● Exercise prompt: Make an exact copy of the listing below.
--- Collected data ---
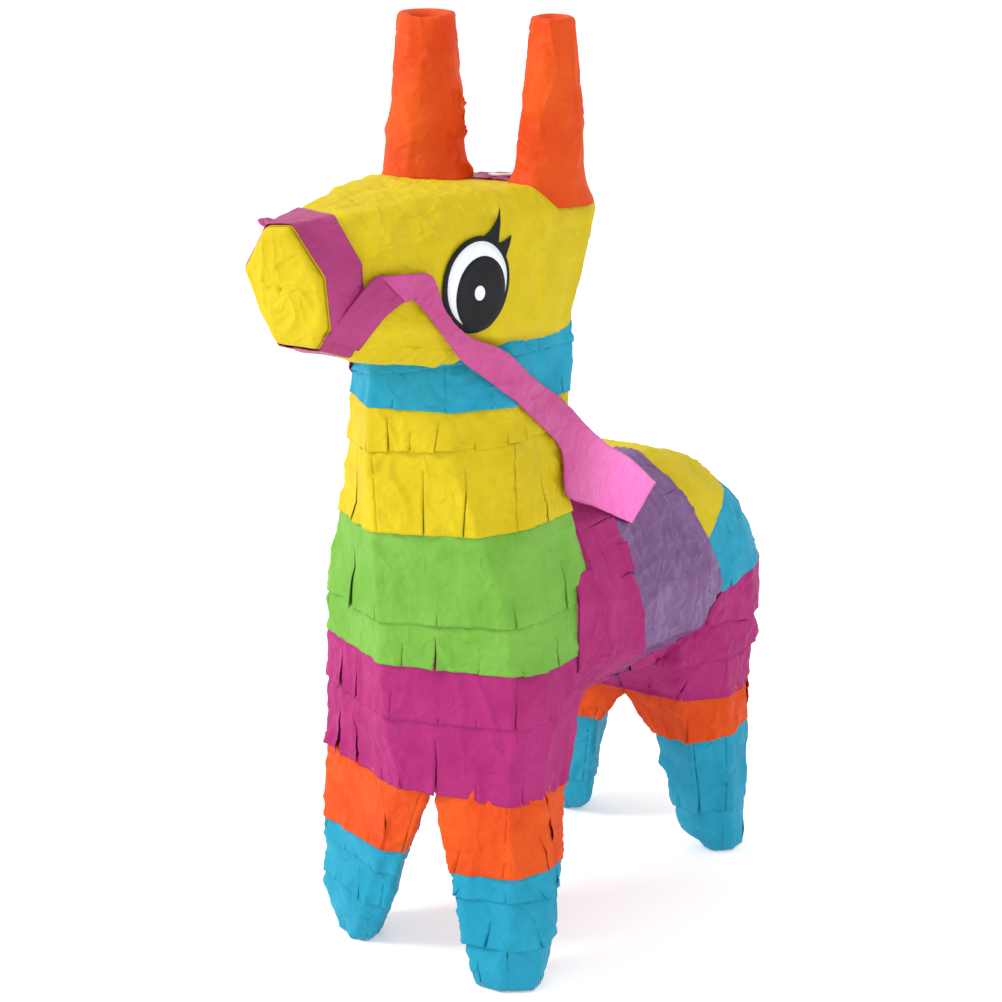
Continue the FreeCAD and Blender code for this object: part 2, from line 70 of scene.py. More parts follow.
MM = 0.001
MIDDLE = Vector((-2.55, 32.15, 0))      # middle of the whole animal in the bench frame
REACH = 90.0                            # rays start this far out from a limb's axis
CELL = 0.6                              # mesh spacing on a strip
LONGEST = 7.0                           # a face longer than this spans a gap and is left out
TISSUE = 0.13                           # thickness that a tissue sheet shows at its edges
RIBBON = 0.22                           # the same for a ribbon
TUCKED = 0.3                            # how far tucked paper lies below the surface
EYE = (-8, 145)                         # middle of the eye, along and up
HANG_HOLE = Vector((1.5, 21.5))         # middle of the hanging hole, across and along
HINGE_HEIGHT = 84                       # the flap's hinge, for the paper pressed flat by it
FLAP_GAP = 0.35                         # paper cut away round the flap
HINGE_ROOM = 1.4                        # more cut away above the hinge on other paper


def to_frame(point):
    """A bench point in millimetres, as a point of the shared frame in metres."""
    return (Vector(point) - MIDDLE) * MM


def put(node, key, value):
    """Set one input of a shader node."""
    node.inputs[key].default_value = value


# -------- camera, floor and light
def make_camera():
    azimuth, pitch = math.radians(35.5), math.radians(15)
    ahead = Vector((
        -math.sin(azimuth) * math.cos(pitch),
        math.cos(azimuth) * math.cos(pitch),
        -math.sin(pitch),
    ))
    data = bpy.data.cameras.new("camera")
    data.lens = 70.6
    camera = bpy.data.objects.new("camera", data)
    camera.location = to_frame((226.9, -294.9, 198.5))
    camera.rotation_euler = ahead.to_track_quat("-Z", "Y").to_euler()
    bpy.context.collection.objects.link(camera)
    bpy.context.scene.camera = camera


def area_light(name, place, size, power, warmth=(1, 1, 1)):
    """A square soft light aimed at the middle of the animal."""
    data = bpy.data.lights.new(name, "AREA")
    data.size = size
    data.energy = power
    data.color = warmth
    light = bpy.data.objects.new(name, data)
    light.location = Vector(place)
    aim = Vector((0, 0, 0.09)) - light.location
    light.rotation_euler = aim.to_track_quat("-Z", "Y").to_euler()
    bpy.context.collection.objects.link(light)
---
● Expected answer:
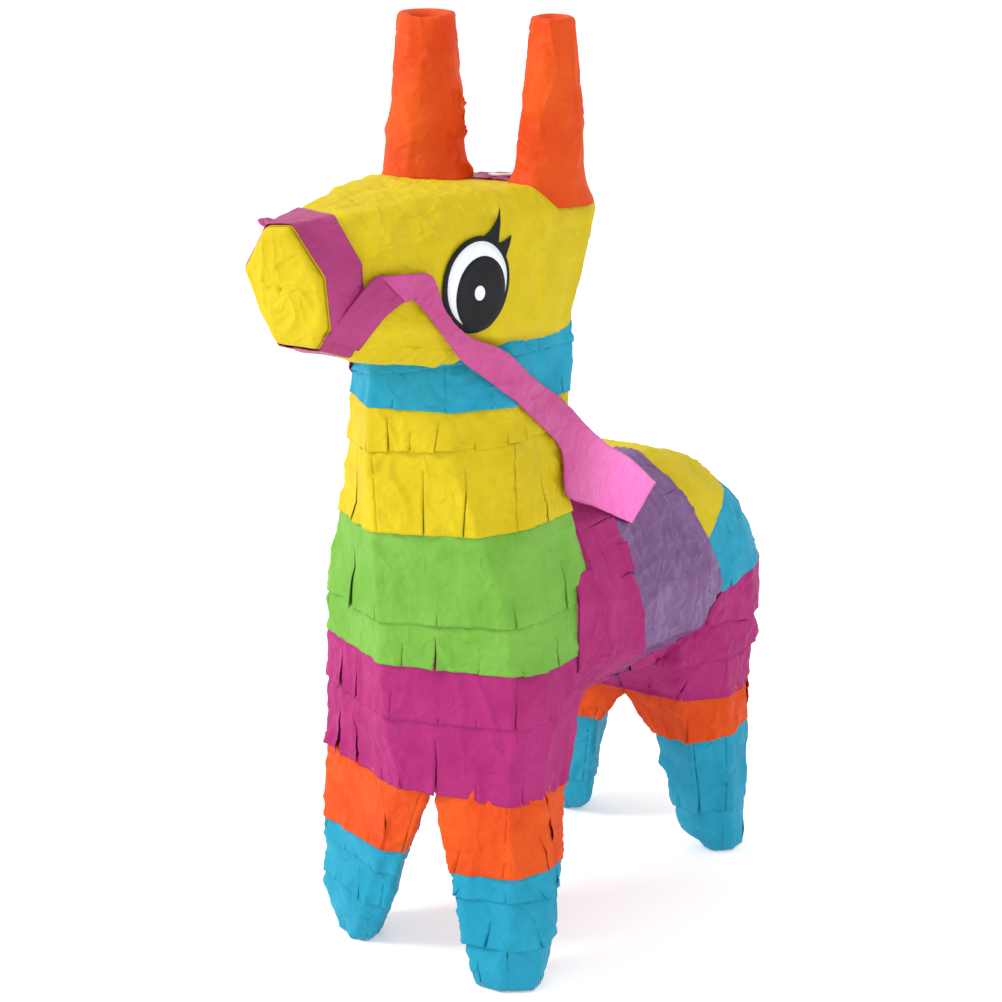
Continue the FreeCAD and Blender code for this object: part 2, from line 70 of scene.py. More parts follow.
MM = 0.001
MIDDLE = Vector((-2.55, 32.15, 0))      # middle of the whole animal in the bench frame
REACH = 90.0                            # rays start this far out from a limb's axis
CELL = 0.6                              # mesh spacing on a strip
LONGEST = 7.0                           # a face longer than this spans a gap and is left out
TISSUE = 0.13                           # thickness that a tissue sheet shows at its edges
RIBBON = 0.22                           # the same for a ribbon
TUCKED = 0.3                            # how far tucked paper lies below the surface
EYE = (-8, 145)                         # middle of the eye, along and up
HANG_HOLE = Vector((1.5, 21.5))         # middle of the hanging hole, across and along
HINGE_HEIGHT = 84                       # the flap's hinge, for the paper pressed flat by it
FLAP_GAP = 0.35                         # paper cut away round the flap
HINGE_ROOM = 1.4                        # more cut away above the hinge on other paper


def to_frame(point):
    """A bench point in millimetres, as a point of the shared frame in metres."""
    return (Vector(point) - MIDDLE) * MM


def put(node, key, value):
    """Set one input of a shader node."""
    node.inputs[key].default_value = value


# -------- camera, floor and light
def make_camera():
    azimuth, pitch = math.radians(35.5), math.radians(15)
    ahead = Vector((
        -math.sin(azimuth) * math.cos(pitch),
        math.cos(azimuth) * math.cos(pitch),
        -math.sin(pitch),
    ))
    data = bpy.data.cameras.new("camera")
    data.lens = 70.6
    camera = bpy.data.objects.new("camera", data)
    camera.location = to_frame((226.9, -294.9, 198.5))
    camera.rotation_euler = ahead.to_track_quat("-Z", "Y").to_euler()
    bpy.context.collection.objects.link(camera)
    bpy.context.scene.camera = camera


def area_light(name, place, size, power, warmth=(1, 1, 1)):
    """A square soft light aimed at the middle of the animal."""
    data = bpy.data.lights.new(name, "AREA")
    data.size = size
    data.energy = power
    data.color = warmth
    light = bpy.data.objects.new(name, data)
    light.location = Vector(place)
    aim = Vector((0, 0, 0.09)) - light.location
    light.rotation_euler = aim.to_track_quat("-Z", "Y").to_euler()
    bpy.context.collection.objects.link(light)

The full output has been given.